Christophe Wilhelm: Il est dommage que la Suisse ne parvienne pas à expliquer et à faire comprendre au GAFI que le système d’autorégulation de la branche est parfaitement fonctionnel. Cette défiance par rapport à l’efficience de l’autorégulation est symptomatique d’un fossé culturel portant sur l’incompréhension du système corporatif suisse.
Raphaël Mahaim: Votre question concerne une ambivalence relative. Cette dichotomie est présente en droit administratif et en droit pénal administratif dans de nombreux domaines. Ce traitement différencié n’est pas étranger au système suisse. À titre d’exemple, le médecin pourra être sanctionné par la FMH et poursuivi pénalement.
plaidoyer: Ce projet parvient-il à régler la problématique du secret de l’avocat?
Raphaël Mahaim: L’article 13b, qui traite de l’obligation de communiquer, démontre que le point de tension entre le secret bancaire et la lutte contre le blanchiment n’est pas entièrement réglé. Selon l’alinéa 2, l’avocat peut se départir de cette obligation si les informations sont couvertes par le secret professionnel. Or, cette astuce législative risque surtout de générer des questions sempiternelles. La formulation de cette disposition est très emblématique du champ de tension qui subsistera de toute façon…
Christophe Wilhelm: Je trouve cette manœuvre maladroite et je ne vois pas bien quel secret l’avocat pourrait invoquer lorsqu’il effectue une transaction financière. C’est absurde.
plaidoyer: La délégation au Conseil fédéral est particulièrement critiquée par la FSA. Quel est votre avis?
Raphaël Mahaim: Effectivement, la problématique provient de la délégation accordée au Conseil fédéral pour régler le devoir de diligence et le principe KYC1. Je pense que la FSA s’inquiète à juste titre.

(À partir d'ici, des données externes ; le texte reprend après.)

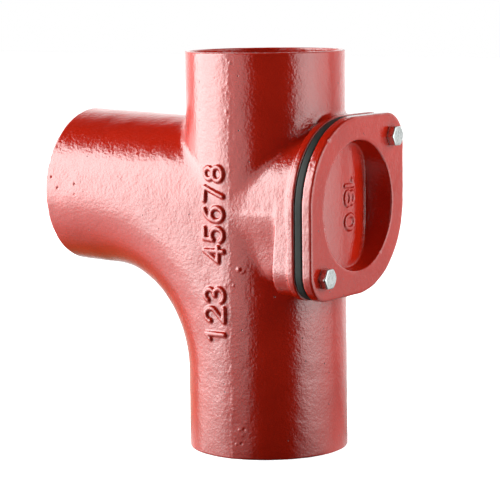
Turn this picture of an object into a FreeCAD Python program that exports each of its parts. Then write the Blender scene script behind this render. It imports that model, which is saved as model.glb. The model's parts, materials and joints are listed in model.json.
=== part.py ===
"""Soil pipe access branch: a cast iron pipe fitting with a swept side branch and a bolted access door.

Millimetres, +Z up along the main pipe. The origin is on the main pipe's axis, on its lower end face.
The branch leaves towards -X and rises slightly. The access door faces +X, opposite the branch.
"""
import FreeCAD, Part
import math
import os

# Pipe: one size for all three spigot ends
PIPE_DIAMETER = 110.0
PIPE_WALL = 4.2
RIM_CHAMFER = 0.7

# Straight lengths at the three ends, and the swept arc between outlet and branch
OUTLET_SPIGOT = 53.6
BRANCH_SPIGOT = 34.0
INLET_RISE = 103.6
BRANCH_RISE_DEG = 2.0
SWEEP_RADIUS = 122.0

# Strip that fills the sharp inner corner between branch and main pipe; it fades out near both sides
CREASE_FILL = 2.2
CREASE_STRIP_WIDTH = 10.0
CREASE_SIDE_INSET = 0.2

# Access stub, a little slimmer than the pipe, and the door flange cast on its end
STUB_INSET = 1.2
STUB_WALL = 3.8
STUB_CREASE_ROUND = 3.0
STUB_FLARE = 3.5
FLANGE_STANDOFF = 6.1
FLANGE_THICKNESS = 5.8
FLANGE_LEDGE = 6.5

# Door outline: a circle with two opposite square corners, which carry the bolts
DOOR_CORNER_RADIUS = 20.0
BOLT_EDGE_DISTANCE = 16.1

# Bosses behind the flange at the two bolt corners
BOSS_END_WALL = 5.0
BOSS_INSET = 1.5
BOSS_EDGE = 1.5
BOSS_ROOT = 0.4

# Gasket and cover; the cover's dish reaches into the stub
GASKET_THICKNESS = 6.5
COVER_THICKNESS = 7.2
COVER_EDGE_CHAMFER = 1.4
DISH_CLEARANCE = 2.2
DISH_WALL = 4.5
DISH_DRAFT_DEG = 7.0
RECESS_DEPTH = 9.6
RECESS_FLOOR_RADIUS = 82.0
RECESS_MOUTH_CHAMFER = 0.7

# Bolts: hexagon head screws into tapped holes in the bosses
BOLT_DIAMETER = 8.0
BOLT_LENGTH = 25.0
HEAD_ACROSS_FLATS = 13.0
HEAD_HEIGHT = 5.3
HEAD_CROWN_INSET = 0.3
HEAD_CHAMFER_DEG = 30.0
THREAD_CLEARANCE = 0.05
THREAD_SPARE = 2.5
HOLE_CLEARANCE = 0.5
DRILL_POINT_DEG = 118.0

# How far a cutting shape runs past the surface that it opens, and how near counts as the same place
OVERRUN = 5.0
NEAR = 0.01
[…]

Un risque subsiste, puisque l’administration pourrait rédiger une ordonnance complexe et difficilement applicable. Il serait préférable qu’elle soit élaborée conjointement avec les associations professionnelles.
Raphaël Mahaim
Avocat, Docteur en droit, Conseiller national (Les Verts)
Christophe Wilhelm
Avocat, Docteur en droit, Chargé de cours en droit commercial à l’Université de Neuchâtel
La Suisse emboîte le pas à l’UE
L’AP-LTPM ainsi que les modifications envisagées de la LBA et la LLCA ont pour objectif d’accroître la transparence des personnes morales et le mécanisme d’identification des bénéficiaires par la création d’un registre central. Selon l’art. 28 AP-LTPM, les autorités fédérales et les commissions cantonales de surveillance des avocats, notamment, auront accès au registre. Les avocats pourront y accéder «dans la mesure où les données sont nécessaires à l’accomplissement des obligations de diligence prévues par la LBA ou la LLCA».

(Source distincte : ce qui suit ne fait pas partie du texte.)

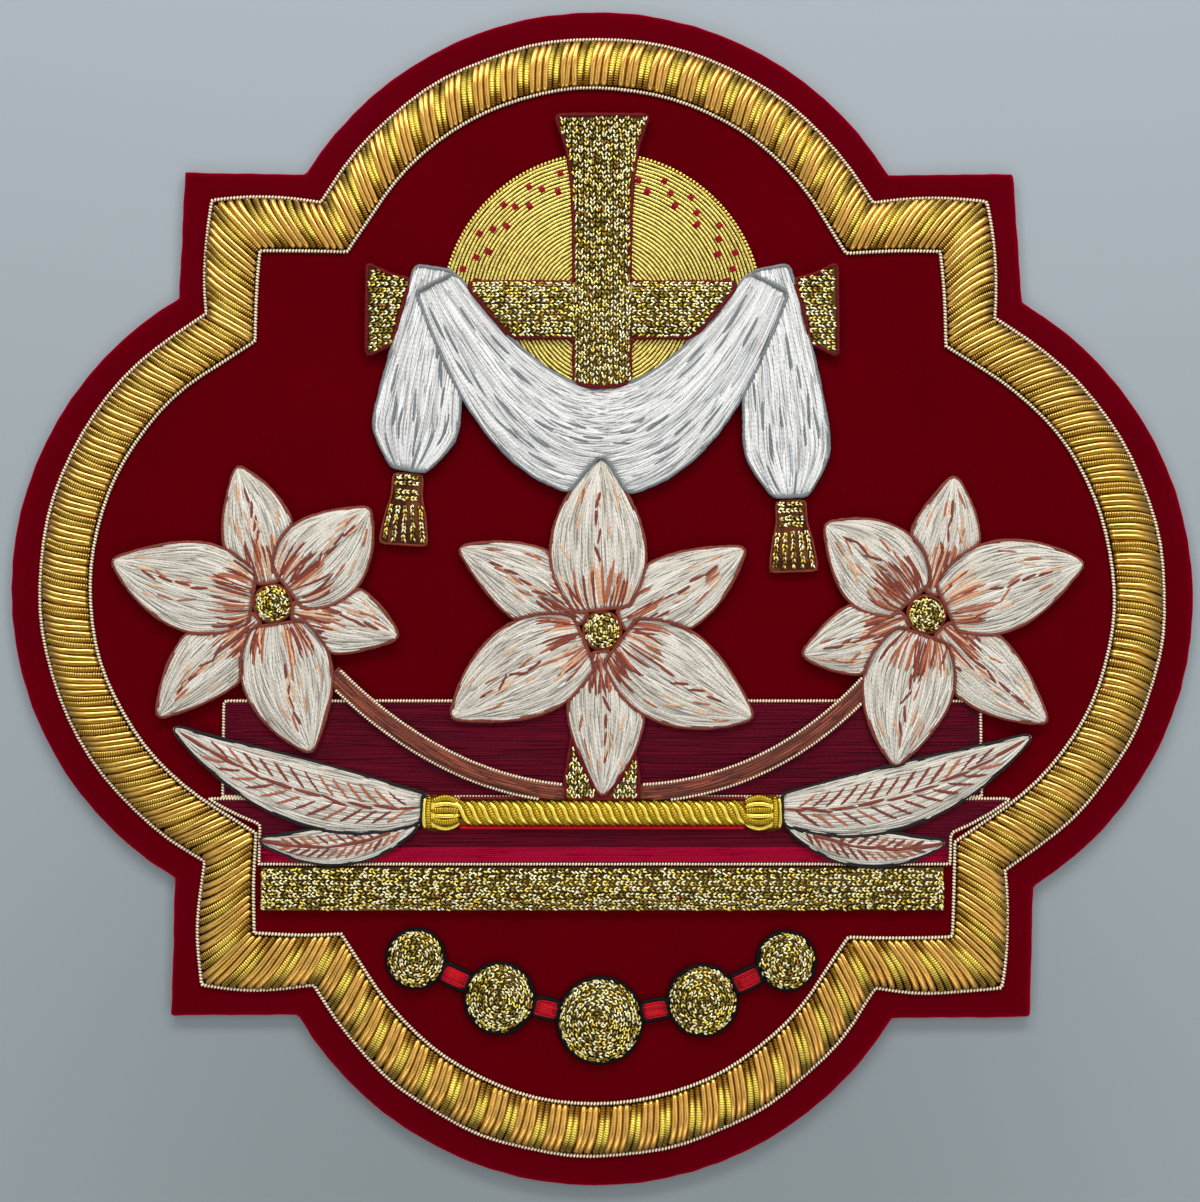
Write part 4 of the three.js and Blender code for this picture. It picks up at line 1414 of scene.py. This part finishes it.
def add_floor():
    mesh = bpy.data.meshes.new("floor")
    ways = [(-1, -1), (1, -1), (1, 1), (-1, 1)]
    corners = [(x * FLOOR_REACH, y * FLOOR_REACH, FLOOR_LEVEL) for x, y in ways]
    mesh.from_pydata(corners, [], [(0, 1, 2, 3)])
    mesh.materials.append(floor_grey())
    add_object("floor", mesh)


def light_room():
    world = bpy.data.worlds.new("room")
    world.use_nodes = True
    background = world.node_tree.nodes["Background"]
    background.inputs["Color"].default_value = (0.9, 0.95, 1.0, 1)
    background.inputs["Strength"].default_value = 0.42
    bpy.context.scene.world = world
    bpy.context.scene.view_settings.view_transform = "Standard"
    for name, (place, size, watts, colour) in LIGHTS.items():
        data = bpy.data.lights.new(name, "AREA")
        data.shape = "RECTANGLE"
        data.size, data.size_y = size
        data.energy = watts
        data.color = colour
        light = add_object(name, data)
        light.location = place
        light.rotation_euler = (-Vector(place)).to_track_quat("-Z", "Y").to_euler()


def add_camera():
    data = bpy.data.cameras.new("camera")
    data.sensor_fit = "HORIZONTAL"
    data.angle = 2 * math.atan(PHOTO_WIDTH / 2 / FOCAL_LENGTH)
    data.clip_start = 0.01
    camera = add_object("camera", data)
    back = CAMERA_DISTANCE * math.sin(CAMERA_TILT)
    rise = CAMERA_DISTANCE * math.cos(CAMERA_TILT)
    camera.location = (CAMERA_AIM[0] * MM, (CAMERA_AIM[1] - back) * MM, rise * MM)
    camera.rotation_euler = (CAMERA_TILT, 0, 0)
    bpy.context.scene.camera = camera


# Gilt has the pitch and slant of its ridges, a roughness, a height of bump, shades and how metallic it is.
# Silk has the pitch of its plies, a roughness, a sheen and a gloss.
VELVET = velvet("velvet")
PURL_GOLD = metal_thread("purl_gold", 0.43, 0.6, 0.3, 0.075)
TWIST_GOLD = metal_thread("twist_gold", 0.25, 2.0, 0.4, 0.01, (0.98, 1.05), 0.1)
DISC_GOLD = metal_thread("disc_gold", 0.45, 1.0, 0.34, 0.04, (0.9, 1.1))
CHAIN_GOLD = metal_thread("chain_gold", 0.4, 1.5, 0.22, 0.04, (0.85, 1.15), 0.8)
CREAM_SILK = silk_thread("cream_silk", 0.9, 0.6, 0.15)
WHITE_SILK = silk_thread("white_silk", 0.9, 0.6, 0.15)
BURGUNDY_SILK = silk_thread("burgundy_silk", 1.2, 0.6, 0.0, 0.06)
RED_SILK = silk_thread("red_silk", 1.2, 0.45, 0.0, 0.12)
DARK_SILK = silk_thread("dark_silk", 0.9, 0.6, 0.0, 0.1)

add_camera()
add_floor()
light_room()
make_panel()
make_border()
make_border_twist("outer_twist", OUTER_TWIST_INSET, bow=0.9, seed=21)
make_border_twist("inner_twist", INNER_TWIST_INSET, bow=0.2, seed=22)
make_disc()
make_steps()
make_lilies()
make_leaves()
make_stems()
make_drape()
make_tassels()
make_cross()
make_braid()
make_rod()
make_garland()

Point central de la réforme, certaines activités des avocats seront soumises à des obligations de diligence renforcées. À cette fin, un catalogue prévu dans la LBA et la LLCA étendra le champ d’application de ces obligations à certaines prestations comme la création de société ou la vente et l’achat d’immeubles. Cette réforme se déroule alors que l’Union européenne prévoit d’améliorer le mécanisme de lutte contre le blanchiment. Le Parlement européen étudie actuellement un paquet législatif prévoyant un registre central des bénéficiaires effectifs accessible aux journalistes et à la société civile ou encore la création d’une Autorité européenne de lutte contre le blanchiment d’argent.